You’ll have to excuse me. I am not going to tell you about one of
my favorite books this time. Instead, it’s an entire library of good reading
from one of the finest writers of our (or any) time.
Wendell Berry loves the land. For years, he farmed the
old-fashioned way in Kentucky, with horses and hand tools and husbandry that is
about as far removed from modern “agribusiness” as you can get. He’s an
outstanding poet, but we’ll leave that for another time. He writes some of the
most incisive essays and social commentary you’ll ever read, but we’ll leave
that for another time, as well.
His novels and stories of what he calls the “Port William
Membership” are more than worth reading. Every one of them, and there are at
least a dozen of them (I don’t have an exact count, because some of the novels
stand alone but are also included in short novel collections), is worth
reading.
Port William is a fictional small town in Kentucky, surrounded by
land farmed through generations by the Catletts, Coulters, Penns, Feltners, and
others.

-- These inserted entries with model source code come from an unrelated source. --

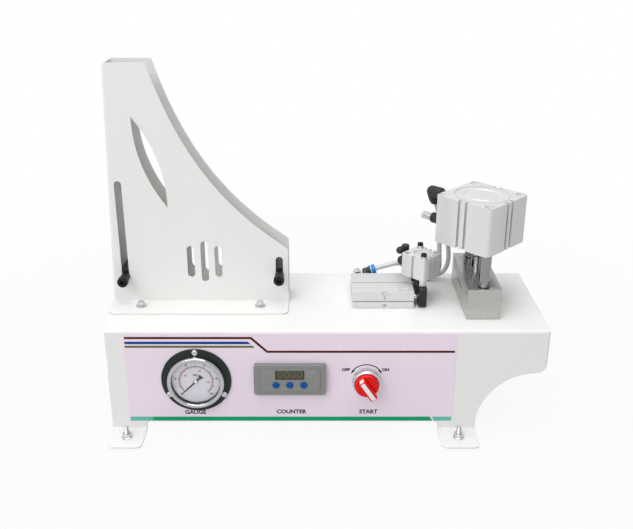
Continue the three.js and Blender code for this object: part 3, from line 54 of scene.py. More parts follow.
# Places in millimetres, in the part's frame: X to the right, Y to the back, Z up
DECK = 142.0
PANEL = -85.5
REAR = 85.0
GAUGE = (-154.25, PANEL, 76.5)
COUNTER = (-41.95, PANEL, 79.5)
SELECTOR = (49.45, PANEL, 76.5)
FEED = (34.35, -25.5, DECK)
GRIP = (120.8, 2.6, 168.0)
PUNCH = (190.25, 2.6, DECK)
GROMMET = (107.75, 62.0, DECK)
INLET = (152.25, REAR, 80.0)
GLAND = (-187.75, REAR, 72.0)
STUD_X = (-239.25, 161.25)
STUD_Y = (-104.0, 104.0)
PIN_PLACE = {"left": (-247.25, 177.5), "right": (-56.25, 179.5)}
BOLT_X = {"left": -227.25, "right": -80.25}
BOLT_Y = -23.4
MAGAZINE_FRONT = -7.4
# Heights of the air ports over the places of their cylinders
FEED_PORT = 17.8
GRIP_LOW_PORT, GRIP_HIGH_PORT = 17.8, 30.3
PUNCH_LOW_PORT, PUNCH_HIGH_PORT = 91.5, 126.0

# Centre lines of the air tubes: x from the deck's left edge, y from its front face, z from its top
TUBE_RADIUS = 3.0
TUBE_FROM = (-260.25, -85.0, DECK)
UPPER_TUBE = [
    (402.1, 144.3, 113.4), (403.8, 146, 108), (406.2, 148.2, 101), (409.5, 150.2, 91), (413.7, 150.6, 78),
    (418.5, 148.8, 64), (422.5, 146.4, 50), (424.1, 145.6, 36), (423.7, 146.2, 24), (420.1, 148, 13),
    (412.5, 150, 6), (403.5, 150.9, 3.7), (393.5, 150.9, 3.4), (384, 150.9, 4.9), (377.5, 150.9, 6.4),
    (373.1, 150.9, 3.4), (371.8, 150.9, -3), (371.7, 150.9, -10), (370.1, 150.9, -20), (363.5, 150.9, -27),
    (354.5, 150.9, -28), (346.5, 150.9, -28), (340.5, 150.9, -28),
]
LOWER_TUBE = [
    (408.57, 129.53, 83), (408.57, 129.53, 78), (408.6, 129.7, 69), (408.8, 130.2, 58), (409.5, 131.6, 45),
    (410.7, 134, 33), (411.3, 137, 22), (409.1, 140, 12.5), (402.5, 142.4, 5.6), (393.5, 143.1, 3.4),
    (384.5, 143.1, 4.6), (377.5, 143.1, 6), (373.1, 143.1, 3.2), (371.8, 143.1, -3), (371.7, 143.1, -10),
    (370.1, 143.1, -20), (363.5, 143.1, -27), (354.5, 143.1, -28), (346.5, 143.1, -28),
    (340.5, 143.1, -28),
]
FEED_TUBE = [
    (322.09, 132, 20.7), (326.8, 132, 22.4), (333, 132, 24.5), (341, 132.2, 26.7), (349, 132.8, 28.6),
    (356, 134, 29.2), (362, 136.4, 27), (365.2, 139.2, 22), (365.8, 141.6, 15.2), (364.8, 143, 8),
    (364, 143.1, 1), (363.9, 143.1, -5), (360, 143.1, -14), (352.5, 143.1, -16), (346.5, 143.1, -16),
    (340.5, 143.1, -16),
]
GRIP_TUBE = [
    (364.1, 114.9, 43.8), (366.6, 117.4, 43.8), (371.2, 121.8, 43.4), (374.9, 126.6, 41.6),
    (376.6, 132.4, 37.8), (376.8, 138, 31.4), (374.8, 143.8, 23.4), (371, 147.8, 15), (367, 150.4, 7),
    (364.2, 150.9, 0), (363.8, 150.9, -6), (360.5, 150.9, -14), (352.5, 150.9, -16), (346.5, 150.9, -16),
    (340.5, 150.9, -16),
]
ROUTES = {
    "tube_punch_upper": UPPER_TUBE, "tube_punch_lower": LOWER_TUBE,
    "tube_feed": FEED_TUBE, "tube_grip": GRIP_TUBE,
}


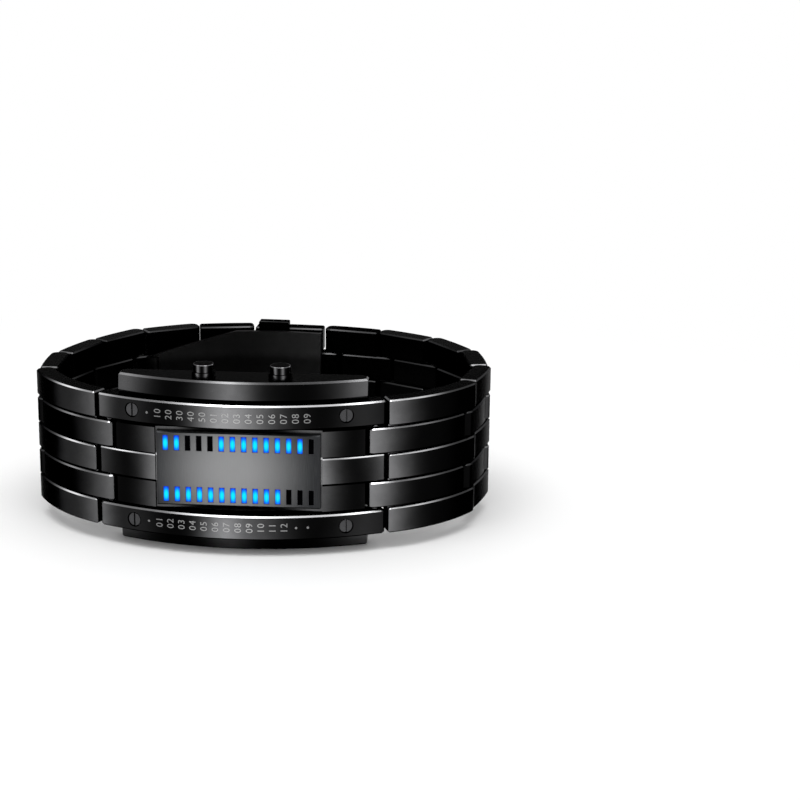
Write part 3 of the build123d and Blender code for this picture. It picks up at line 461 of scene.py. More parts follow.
@dataclass(frozen=True)
class PaintedReflectionPlating(MetalFinish):
    """Glossy black plating with painted reflections: soft light bands round the loop and painted highlights
    on the upper edges.

    Bands lie at a bearing about the loop's middle or, on a pusher, follow the normal. Rows are counted
    from the middle one, which is nought, so that the outer rows and the middle one are even. Bands of the
    even rows lie row_shift degrees further out, as each bar is rounded on its own, and row_glints are
    added there. Shelf bands light the bars that the case carries between its rails, edge bands light the
    upper edges, and fall is how much a rail's bands dim from its middle to its top.
    """

    spread: float = 0.06
    cloud_scale: float = 110.0
    handling_scale: float = 640.0
    relief_strength: float = 0.3
    ground: float = 0.002
    brightest: Colour = (0.98, 0.98, 1.0)
    grazing: float = 0.31
    glints: Tuple[Glint, ...] = LOOP_GLINTS
    shelf_glints: Tuple[Glint, ...] = ()
    edge_glints: Tuple[Glint, ...] = ()
    row_glints: Tuple[Glint, ...] = ()
    row_shift: float = 0.0
    row_pitch: float = 4.708 * MM
    shelf_reach: float = 7.4 * MM
    shelf_even_gain: float = 1.4
    shelf_edge_span: Span = (0.9, 0.94)
    fall: float = 0.0
    fall_middle: float = -9.45 * MM
    fall_reach: float = 1.6 * MM
    by_normal: bool = False
    middle: Span = (0.0, 0.022)
    waver: float = 5.0
    handling_tone: float = 0.35
    # The spans and shares below place the painted light bands and the painted edge highlights.
    outward_span: Span = (-0.004, 0.004)
    wall_span: Span = (0.2, 0.6)
    edge_span: Span = (0.35, 0.6)
    edge_end_span: Span = (0.82, 0.95)
    edge_gain: float = 3.2
    edge_ground: float = 0.13
    odd_edge_share: float = 0.3
    inward_edge_share: float = 0.3
    rear_span: Span = (-0.004, 0.008)
    rear_highlight_loss: float = 0.55

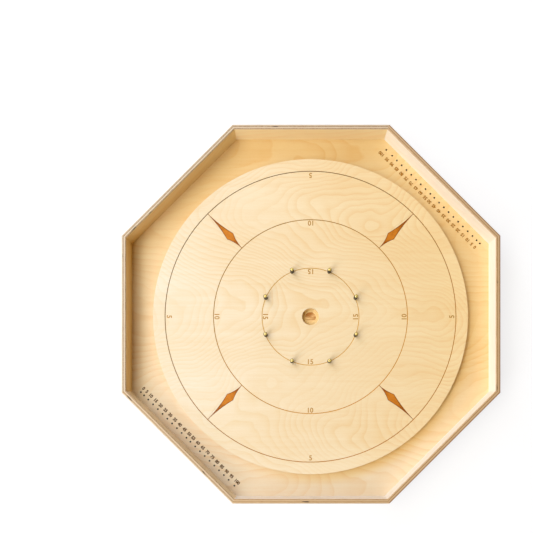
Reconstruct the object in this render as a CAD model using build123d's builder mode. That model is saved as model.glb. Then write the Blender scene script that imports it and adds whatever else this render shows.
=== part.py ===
from build123d import *
import os
from math import cos, radians, sin, tan

# Crokinole board: an octagonal birch plywood tray. A round playing surface stands in it on the base
# panel, with a ditch all round. All sizes are in millimetres.
# The origin is on the table under the middle of the board, +Z is up and +Y points away from the
# player who sits at the south rail.

os.makedirs("parts", exist_ok=True)

# ---- driving dimensions ----------------------------------------------------------------------
sides = 8
side_names = ["east", "northeast", "north", "northwest", "west", "southwest", "south", "southeast"]
side_step = 360 / sides
board_width = 774.7                 # across the flats, outside the rails
rail_thickness = 9.5
rail_height = 50.8
rail_edge_round = 1.4

foot_height = 6.0
base_thickness = 12.0
surface_thickness = 12.0
surface_radius = 330.2              # a 26 inch playing surface
surface_edge_round = 0.4

ring_radii = [101.6, 203.2, 304.8]  # the 15, 10 and 5 rings: 4, 8 and 12 inches
line_width = 1.6
engraving_depth = 0.3

hole_radius = 17.46                 # the 20 hole: 1 3/8 inches across
hole_depth = 9.5
hole_bottom_round = 6.0
hole_rim_round = 0.6

marker_count = 4                    # long diamonds that mark the quarters, between the outer rings
marker_start = 45
marker_widest_at = 238.3            # distance of their widest place from the middle
marker_half_width = 9.1
marker_tip_half_width = 0.5         # their tips run out into the ring lines
marker_edge_hollow = 2.0            # how far their four edges bend inwards

post_count = 8
post_names = ["ene", "nne", "nnw", "wnw", "wsw", "ssw", "sse", "ese"]
post_start = side_step / 2
sleeve_radius = 3.9
sleeve_height = 17.0
sleeve_edge = 0.4
post_head_radius = 3.2
post_head_height = 2.8
post_head_rim = 0.5                 # height of the head's edge, below its dome
post_shank_radius = 2.1
post_screw_length = 31.75           # under the head
drive_width = 2.4                   # square drive recess, in the other screws too
drive_depth = 1.6

row_sides = [45, 225]               # directions of the two ditch floors with a scoring row
row_distance = 365.5                # from the middle of the board to the row of holes
row_hole_radius = 1.9
row_hole_depth = 7.0
row_pitch = 14.3
row_half_gap = 5.95                 # the 50 and 55 holes stand each side of the rail's middle
row_run = 9                         # holes at the full pitch on each half
row_gap_5 = 12.7                    # from the 10 hole to the 5 hole
row_gap_0 = 9.5                     # from the 5 hole to the 0 hole
row_gap_100 = 17.4                  # from the 95 hole to the 100 hole

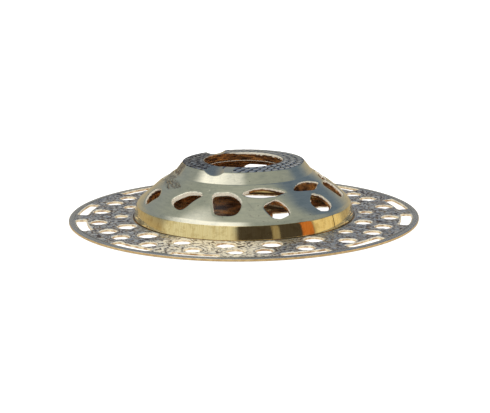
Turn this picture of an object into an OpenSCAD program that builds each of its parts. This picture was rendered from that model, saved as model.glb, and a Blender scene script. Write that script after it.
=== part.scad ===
// Flower frog: an openwork rim plate that lies over a bowl, and a pierced
// dome that stands loose in a turned seat on it.
// Angles are measured from +X, counter-clockwise seen from above.

/* [Rim plate] */
// Diameter of the rim plate
plate_d = 150; // [148:1:170]
// Thickness of the rim plate
plate_t = 1.2; // [1:0.1:2]
// Depth of the turned seat that the dome stands in
seat_depth = 0.3; // [0.2:0.05:0.5]
// Gap all round between the dome's band and the wall of its seat
seat_gap = 0.4; // [0.3:0.05:0.6]
// Number of lobes in the ornament
lobes = 6; // [6]
// Direction of the first lobe, in degrees
lobe_start = 2; // [0:1:59]
// Width of the long outer slots
slot_w = 4.3; // [3.5:0.1:4.6]
// Diameter of the outer ring of stem holes
stem_hole_d = 6.9; // [5:0.1:7]

/* [Band] */
// Diameter of the band at its foot
band_d = 94.6; // [92:0.2:95]
// Height of the band from the plate's top face
band_h = 5.7; // [5:0.1:6]
// Direction of the band's butt seam, in degrees
seam_at = 322.5; // [0:0.5:359]
// Width of the butt seam's fine groove
seam_w = 0.25; // [0.2:0.05:0.4]

/* [Dome] */
// Height of the dome shell's top, where the collar sits, from the plate's top face
dome_h = 19; // [18:0.2:20]
// Wall thickness of the dome shell
dome_wall = 2; // [1.6:0.1:2.4]
// How far the dome's side bulges out of a straight cone
dome_bulge = 0.6; // [0:0.1:1]

/* [Collar] */
// Height of the collar at the mouth's edge, from the plate's top face
collar_h = 23.9; // [23.6:0.1:25]
// Diameter of the mouth
mouth_d = 33.4; // [30:0.2:35]
// Depth of the mouth's round wall
mouth_wall = 3.8; // [3:0.1:4.2]
// Radius of the two round-bottomed scoops over the collar's edge
scoop_r = 8.5; // [7:0.5:10]
// Depth of a scoop where it leaves the mouth
scoop_depth = 0.2; // [0.1:0.05:0.4]
// Fall of a scoop's floor towards the outside, in degrees
scoop_fall = 9; // [6:1:10]
// Turn of a scoop away from the Y axis, in degrees
scoop_turn = 8.4; // [4:0.2:12]

/* [Hidden] */
$fn = 96;

// Depth by which a cutter passes the face that it cuts
past = 2;

// Plate: radii of its turned and pierced rings
plate_r = plate_d / 2;
rim_groove_r = plate_r - 2.7;
rim_groove_w = 0.55;
rim_groove_depth = 0.3;
slot_r = plate_r - 5.3;
slot_from = 3.8;
slot_sweep = 16.2;
stem_ring_r = 62.7;
inner_ring_r = 52.8;
seat_r = band_d / 2 + seat_gap;
lobe_step = 360 / lobes;
// Places of the stem holes in one lobe, from the lobe's middle
stem_angles = [-24.8, -9.3, 9.3, 24.8];
// Diameters of the 18 hand-cut inner holes, from the first lobe's middle round
inner_hole_d = [5.4, 5.2, 6.2, 5.6, 6.8, 5.4, 7.2, 6.0, 5.4,
                5.4, 7.8, 8.0, 7.6, 8.0, 8.2, 7.8, 5.6, 7.0];
// Openwork under the dome: round holes in a ring, by direction
floor_hole_r = 37;
floor_hole_d = 10.5;
floor_hole_at = [17, 47, 167, 197, 227, 257, 287, 317, 347];
// Kidney holes: direction, radius, width, sweep
kidneys = [[-6, 18, 11, 46], [54, 18, 11, 46], [234, 18, 11, 46], [294, 18, 11, 46], [77, 37, 10, 25]];

// Band and dome: outline of the turned sides
band_r = band_d / 2;
band_top_r = band_r - 1.4;
band_mid_r = band_r - 0.55;
hoop_t = 1.5;
spigot_r = band_top_r - hoop_t;
spigot_low = 1;
bevel_top_r = band_top_r - 0.9;
bevel_h = 1.3;
shoulder_z = band_h + bevel_h;
dome_top_r = 29.4;
flange_in_r = 24;
flange_t = 1.6;
// Inner side of the shell, set in square to the middle slope of its outer side
slope = atan2(dome_h - shoulder_z, bevel_top_r - dome_top_r);
inset_r = dome_wall * sin(slope);
inset_z = dome_wall * cos(slope);

// Collar outline
collar_edge_r = 26;
collar_edge_z = collar_h - 0.5;
mouth_r = mouth_d / 2;
collar_spigot_t = 1.9;
collar_spigot_r = flange_in_r - 0.05;
// Where a scoop's floor line leaves the mouth, and how far it runs either way
scoop_at = [-11.1, 12.5];
scoop_in = 4;
scoop_out = 20;

// Lower row of windows: direction, width, lowest and highest point from the plate's top, shape
lower_windows = [
    [20, 11.5, 8.2, 14.8, "block"],
    [50, 11.0, 7.8, 13.6, "kite"],
    [80.5, 11.4, 11.4, 17.4, "block"],
    [108, 11.4, 7.6, 12.9, "petal"],
    [142, 12.0, 8.4, 14.8, "block"],
    [169, 10.8, 7.8, 13.4, "petal"],
    [198, 11.0, 8.1, 13.4, "step"],
    [231, 13.4, 9.4, 15.6, "wedge"],
    [259, 12.8, 8.9, 16.2, "block"],
    [289.2, 10.6, 7.5, 13.6, "kite"],
    [320.7, 10.8, 7.5, 13.5, "petal"],
    [350.4, 11.6, 8.9, 15.2, "block"]
];
// Upper row of lens panels, which the tall window of the lower row interrupts:
// direction, length along the dome, pierced or blind, shape
upper_panels = [
    [5, 16, true, "lens"],
    [45, 16, true, "willow"],
    [125, 16, true, "willow"],
    [165, 15, true, "lens"],
    [205.5, 16, false, "willow"],
    [284.4, 17.8, true, "lens"],
    [322.7, 18, true, "willow"]
];
panel_z = 16.1;
panel_w = 5.6;
// Depth of the blind panel under the dome's side, less the side's bulge there
blind_depth = 0.1;

// Outlines of the hand-cut openings, in half widths and half heights, clockwise from the left
OUTLINES = [
    ["block", [[-0.95, 0.3], [-1, 0.75], [-0.8, 0.95], [-0.3, 1], [0.1, 1], [0.6, 0.75], [0.95, 0.3],
               [1, -0.3], [0.8, -0.8], [0.4, -1], [-0.3, -1], [-0.65, -0.8], [-0.8, -0.3]]],
    ["step", [[-1, 0.2], [-0.7, 0.75], [0.1, 1], [0.75, 0.7], [1, 0.25], [0.7, -0.4], [0.55, -0.85],
              [0.1, -1], [-0.5, -0.7], [-0.9, -0.25]]],
    ["wedge", [[-1, -0.05], [-0.5, 0.56], [-0.1, 0.85], [0.5, 1], [0.9, 0.92], [0.95, 0.7], [0.8, 0.4],
               [0.6, -0.05], [0.4, -0.65], [0.2, -0.95], [-0.1, -1], [-0.5, -0.8], [-0.85, -0.5]]],
    ["kite", [[-1, 0.28], [-0.78, 0.6], [-0.3, 0.82], [0.18, 1], [0.52, 0.72], [0.8, 0.35], [1, -0.15],
              [0.93, -0.57], [0.52, -0.82], [0, -1], [-0.44, -0.87], [-0.78, -0.4]]],
    ["petal", [[-1, 0.1], [-0.74, 0.54], [-0.35, 0.85], [0, 1], [0.3, 0.82], [0.7, 0.6], [0.95, 0],
               [1, -0.5], [0.7, -0.8], [0.3, -0.97], [-0.1, -1], [-0.6, -0.85], [-0.93, -0.32]]],
    ["lens", [[-1, 0.3], [-0.6, 0.82], [-0.15, 1], [0.25, 0.87], [0.65, 0.5], [1, 0.16], [1, -0.1],
              [0.76, -0.5], [0.5, -0.87], [0.2, -0.95], [-0.15, -1], [-0.55, -0.78], [-0.85, -0.38]]],
    ["willow", [[-1, 0.14], [-0.72, 0.67], [-0.3, 1], [0.2, 0.96], [0.63, 0.67], [0.94, 0.35], [1, 0.1],
                [0.7, -0.35], [0.4, -0.84], [0.15, -1], [-0.15, -0.88], [-0.53, -0.6], [-0.84, -0.27]]]
];

// Points on a flat arc from a to b that bulges to its right by sag
function arc_points(a, b, sag, steps) =
    let (d = b - a, len = norm(d), side = [d[1], -d[0]] / len)
    [for (i = [0 : steps])
        let (t = i / steps)
        a + d * t + side * sag * 4 * t * (1 - t)];

// A ring-shaped slot, middle at angle 0
module ring_slot(r, w, sweep, h) {
    rotate([0, 0, -sweep / 2])
        rotate_extrude(angle = sweep)
            translate([r - w / 2, 0])
                square([w, h]);
}

// A hand-cut opening's outline, w wide and h high
module opening(shape, w, h) {
    points = OUTLINES[search([shape], OUTLINES)[0]][1];
    polygon([for (p = points) [p[0] * w / 2, p[1] * h / 2]]);
}

// A cutter square to the dome's side, for an opening whose middle is z above the plate's top
module side_cutter(shape, direction, z, w, h, depth) {
    up = (z - shoulder_z) / sin(slope);
    rotate([0, 0, direction])
        translate([bevel_top_r - up * cos(slope), 0, plate_t + z])
            rotate([0, slope, 0])
                translate([0, 0, -depth])
                    rotate([0, 0, 90])
                        linear_extrude(depth + past)
                            opening(shape, w, h);
}

module rim_plate() {
    top = plate_t;
    color("darkgoldenrod")
    difference() {
        cylinder(r = plate_r, h = top);
        // Turned seat for the dome
        translate([0, 0, top - seat_depth])
            cylinder(r = seat_r, h = past);
        // Fine groove inside the plain border
        translate([0, 0, top - rim_groove_depth])
            rotate_extrude()
                translate([rim_groove_r, 0])
                    square([rim_groove_w, past]);
        for (lobe = [0 : lobes - 1])
            rotate([0, 0, lobe_start + lobe * lobe_step])
                translate([0, 0, -past]) {
                    for (side = [-1, 1])
                        rotate([0, 0, side * (slot_from + slot_sweep / 2)])
                            ring_slot(slot_r, slot_w, slot_sweep, top + 2 * past);
                    for (a = stem_angles)
                        rotate([0, 0, a])
                            translate([stem_ring_r, 0, 0])
                                cylinder(d = stem_hole_d, h = top + 2 * past);
                }
        for (i = [0 : len(inner_hole_d) - 1])
            rotate([0, 0, lobe_start + i * 360 / len(inner_hole_d)])
                translate([inner_ring_r, 0, -past])
                    cylinder(d = inner_hole_d[i], h = top + 2 * past);
        for (a = floor_hole_at)
            rotate([0, 0, a])
                translate([floor_hole_r, 0, -past])
                    cylinder(d = floor_hole_d, h = top + 2 * past);
        for (k = kidneys)
            rotate([0, 0, k[0]])
                translate([0, 0, -past])
                    ring_slot(k[1], k[2], k[3], top + 2 * past);
    }
}

module band_hoop() {
    color("gold")
    translate([0, 0, plate_t])
    difference() {
        rotate_extrude()
            polygon([
                [spigot_r, -seat_depth], [band_r, -seat_depth], [band_mid_r, band_h / 2],
                [band_top_r, band_h], [spigot_r, band_h]
            ]);
        rotate([0, 0, seam_at])
            translate([band_r - 0.8, -seam_w / 2, -past])
                cube([past, seam_w, band_h + 2 * past]);
    }
}

module dome_shell() {
    side = arc_points([bevel_top_r, shoulder_z], [dome_top_r, dome_h], dome_bulge, 8);
    inner = arc_points([bevel_top_r - inset_r, shoulder_z - inset_z],
                       [dome_top_r - inset_r, dome_h - inset_z], dome_bulge, 8);
    skirt_in_r = spigot_r - 1.6;
    inner_side = [for (p = inner) if (p[0] < skirt_in_r) p];
    color("khaki")
    difference() {
        translate([0, 0, plate_t])
            rotate_extrude()
                polygon(concat(
                    [[spigot_r, spigot_low], [spigot_r, band_h], [band_top_r, band_h]],
                    side,
                    [[flange_in_r, dome_h], [flange_in_r, dome_h - flange_t],
                     [dome_top_r - inset_r, dome_h - flange_t]],
                    [for (i = [len(inner_side) - 1 : -1 : 0]) inner_side[i]],
                    [[skirt_in_r, shoulder_z - inset_z + 0.6], [skirt_in_r, spigot_low]]
                ));
        for (win = lower_windows)
            side_cutter(win[4], win[0], (win[2] + win[3]) / 2, win[1], (win[3] - win[2]) / sin(slope), 2 * dome_wall);
        for (panel = upper_panels)
            side_cutter(panel[3], panel[0], panel_z, panel[1], panel_w, panel[2] ? 2 * dome_wall : blind_depth);
    }
}

module mouth_collar() {
    ledge_z = collar_h - mouth_wall;
    color("tan")
    translate([0, 0, plate_t])
    difference() {
        rotate_extrude()
            polygon([
                [mouth_r, collar_h], [mouth_r, ledge_z], [flange_in_r - collar_spigot_t, ledge_z],
                [flange_in_r - collar_spigot_t, dome_h - flange_t], [collar_spigot_r, dome_h - flange_t],
                [collar_spigot_r, dome_h], [dome_top_r, dome_h], [collar_edge_r, collar_edge_z]
            ]);
        // Scoops, one at the back and its mirror image at the front
        for (side = [0, 1])
            mirror([0, side, 0])
                translate([scoop_at[0], scoop_at[1], collar_h - scoop_depth + scoop_r / cos(scoop_fall)])
                    rotate([-90 - scoop_fall, 0, scoop_turn])
                        translate([0, 0, -scoop_in])
                            cylinder(r = scoop_r, h = scoop_in + scoop_out);
    }
}

rim_plate();
band_hoop();
dome_shell();
mouth_collar();
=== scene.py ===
from math import atan2, cos, degrees, hypot, pi, radians, sin, tau

import bmesh
import bpy
import numpy as np
from mathutils import Matrix, Vector, geometry, noise


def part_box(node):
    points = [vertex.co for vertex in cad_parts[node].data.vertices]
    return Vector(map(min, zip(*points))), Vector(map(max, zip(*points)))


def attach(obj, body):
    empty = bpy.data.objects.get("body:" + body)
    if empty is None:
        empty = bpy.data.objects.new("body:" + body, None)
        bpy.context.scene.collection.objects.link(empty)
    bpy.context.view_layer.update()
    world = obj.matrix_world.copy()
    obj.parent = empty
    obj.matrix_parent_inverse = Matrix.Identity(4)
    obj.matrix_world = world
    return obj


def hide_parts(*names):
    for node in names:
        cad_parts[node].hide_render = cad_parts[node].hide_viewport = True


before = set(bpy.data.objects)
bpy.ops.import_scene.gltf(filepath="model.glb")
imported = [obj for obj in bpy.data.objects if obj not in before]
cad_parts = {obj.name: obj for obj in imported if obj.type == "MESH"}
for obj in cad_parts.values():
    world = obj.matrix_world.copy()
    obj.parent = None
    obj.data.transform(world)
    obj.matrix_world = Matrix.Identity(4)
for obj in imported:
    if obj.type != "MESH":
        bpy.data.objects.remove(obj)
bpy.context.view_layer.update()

mm = 0.001  # shapes are worked out in millimetres and scaled to metres when a piece is done


def boxMm(node):
    low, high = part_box(node)
    return low / mm, high / mm


plateHigh = boxMm("rim_plate")[1]
bandLow, bandHigh = boxMm("band_hoop")
collarLow, collarHigh = boxMm("mouth_collar")
plateTop = plateHigh.z


# ---- outlines: closed rows of points in a flat sheet

def smoothLoop(points, steps=8):
    points = np.array(points, float)
    before, after, later = np.roll(points, 1, 0), np.roll(points, -1, 0), np.roll(points, -2, 0)
    t = np.arange(steps)[:, None, None] / steps
    curve = 2 * points + (after - before) * t
    curve = curve + (2 * before - 5 * points + 4 * after - later) * t ** 2
    curve = curve + (3 * points - before - 3 * after + later) * t ** 3
    return curve.transpose(1, 0, 2).reshape(-1, 2) / 2


def roundLoop(x, y, radius, steps=48):
    turn = np.arange(steps) * tau / steps
    return np.stack((x + radius * np.cos(turn), y + radius * np.sin(turn)), 1)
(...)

They are deceptively deep, touching, realistic stories of people and
land, loves and friendships, work and play. Sometimes tragic, sometimes
humorous, and always beautiful, Berry’s stories can make you wonder why we let
the world change the way it has.
Read Wendell Berry. He writes every word of every book with pencil
and paper—handcrafted prose in every sense of the word.
Wendell Berry is a great human being that saw clearly the value of the natural world and worked with nature not against it.